● **YOUR GOAL**
What is needed here is an exact copy of every entry.

● **RECORDS PROVIDED**

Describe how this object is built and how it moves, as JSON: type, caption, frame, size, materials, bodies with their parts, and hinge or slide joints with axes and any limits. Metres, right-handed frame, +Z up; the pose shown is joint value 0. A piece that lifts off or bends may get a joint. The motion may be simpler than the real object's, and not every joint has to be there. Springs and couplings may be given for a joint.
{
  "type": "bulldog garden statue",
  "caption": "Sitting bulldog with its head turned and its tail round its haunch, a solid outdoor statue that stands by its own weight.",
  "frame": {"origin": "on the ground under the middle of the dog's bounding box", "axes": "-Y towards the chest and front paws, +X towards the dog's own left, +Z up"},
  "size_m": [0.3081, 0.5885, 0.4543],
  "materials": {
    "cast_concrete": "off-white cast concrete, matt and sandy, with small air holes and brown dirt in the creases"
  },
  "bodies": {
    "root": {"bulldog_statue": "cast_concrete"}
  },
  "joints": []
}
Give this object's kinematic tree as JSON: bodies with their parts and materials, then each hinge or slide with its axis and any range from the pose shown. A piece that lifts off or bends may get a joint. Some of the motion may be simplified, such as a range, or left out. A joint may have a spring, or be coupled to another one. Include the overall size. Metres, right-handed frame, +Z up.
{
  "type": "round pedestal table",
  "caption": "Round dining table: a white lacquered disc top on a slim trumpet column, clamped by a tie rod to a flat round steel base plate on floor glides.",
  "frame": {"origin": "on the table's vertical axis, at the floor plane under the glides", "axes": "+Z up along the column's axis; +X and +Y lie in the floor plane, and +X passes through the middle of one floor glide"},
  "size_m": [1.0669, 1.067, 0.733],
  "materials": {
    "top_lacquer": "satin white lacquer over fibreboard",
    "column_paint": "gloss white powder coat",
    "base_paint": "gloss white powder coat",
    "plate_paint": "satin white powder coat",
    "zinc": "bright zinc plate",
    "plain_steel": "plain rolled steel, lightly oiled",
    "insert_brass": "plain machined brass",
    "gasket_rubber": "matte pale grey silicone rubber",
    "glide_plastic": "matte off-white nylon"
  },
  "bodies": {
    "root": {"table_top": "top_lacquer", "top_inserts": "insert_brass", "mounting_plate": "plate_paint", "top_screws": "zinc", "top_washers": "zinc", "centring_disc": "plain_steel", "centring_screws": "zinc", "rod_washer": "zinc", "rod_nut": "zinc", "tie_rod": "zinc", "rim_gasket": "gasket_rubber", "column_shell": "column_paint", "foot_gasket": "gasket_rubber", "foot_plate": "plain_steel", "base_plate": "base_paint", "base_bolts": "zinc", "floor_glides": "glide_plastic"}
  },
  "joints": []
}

● **RESPONSE TO THIS TASK**
Describe how this object is built and how it moves, as JSON: type, caption, frame, size, materials, bodies with their parts, and hinge or slide joints with axes and any limits. Metres, right-handed frame, +Z up; the pose shown is joint value 0. A piece that lifts off or bends may get a joint. The motion may be simpler than the real object's, and not every joint has to be there. Springs and couplings may be given for a joint.
{
  "type": "bulldog garden statue",
  "caption": "Sitting bulldog with its head turned and its tail round its haunch, a solid outdoor statue that stands by its own weight.",
  "frame": {"origin": "on the ground under the middle of the dog's bounding box", "axes": "-Y towards the chest and front paws, +X towards the dog's own left, +Z up"},
  "size_m": [0.3081, 0.5885, 0.4543],
  "materials": {
    "cast_concrete": "off-white cast concrete, matt and sandy, with small air holes and brown dirt in the creases"
  },
  "bodies": {
    "root": {"bulldog_statue": "cast_concrete"}
  },
  "joints": []
}
Give this object's kinematic tree as JSON: bodies with their parts and materials, then each hinge or slide with its axis and any range from the pose shown. A piece that lifts off or bends may get a joint. Some of the motion may be simplified, such as a range, or left out. A joint may have a spring, or be coupled to another one. Include the overall size. Metres, right-handed frame, +Z up.
{
  "type": "round pedestal table",
  "caption": "Round dining table: a white lacquered disc top on a slim trumpet column, clamped by a tie rod to a flat round steel base plate on floor glides.",
  "frame": {"origin": "on the table's vertical axis, at the floor plane under the glides", "axes": "+Z up along the column's axis; +X and +Y lie in the floor plane, and +X passes through the middle of one floor glide"},
  "size_m": [1.0669, 1.067, 0.733],
  "materials": {
    "top_lacquer": "satin white lacquer over fibreboard",
    "column_paint": "gloss white powder coat",
    "base_paint": "gloss white powder coat",
    "plate_paint": "satin white powder coat",
    "zinc": "bright zinc plate",
    "plain_steel": "plain rolled steel, lightly oiled",
    "insert_brass": "plain machined brass",
    "gasket_rubber": "matte pale grey silicone rubber",
    "glide_plastic": "matte off-white nylon"
  },
  "bodies": {
    "root": {"table_top": "top_lacquer", "top_inserts": "insert_brass", "mounting_plate": "plate_paint", "top_screws": "zinc", "top_washers": "zinc", "centring_disc": "plain_steel", "centring_screws": "zinc", "rod_washer": "zinc", "rod_nut": "zinc", "tie_rod": "zinc", "rim_gasket": "gasket_rubber", "column_shell": "column_paint", "foot_gasket": "gasket_rubber", "foot_plate": "plain_steel", "base_plate": "base_paint", "base_bolts": "zinc", "floor_glides": "glide_plastic"}
  },
  "joints": []
}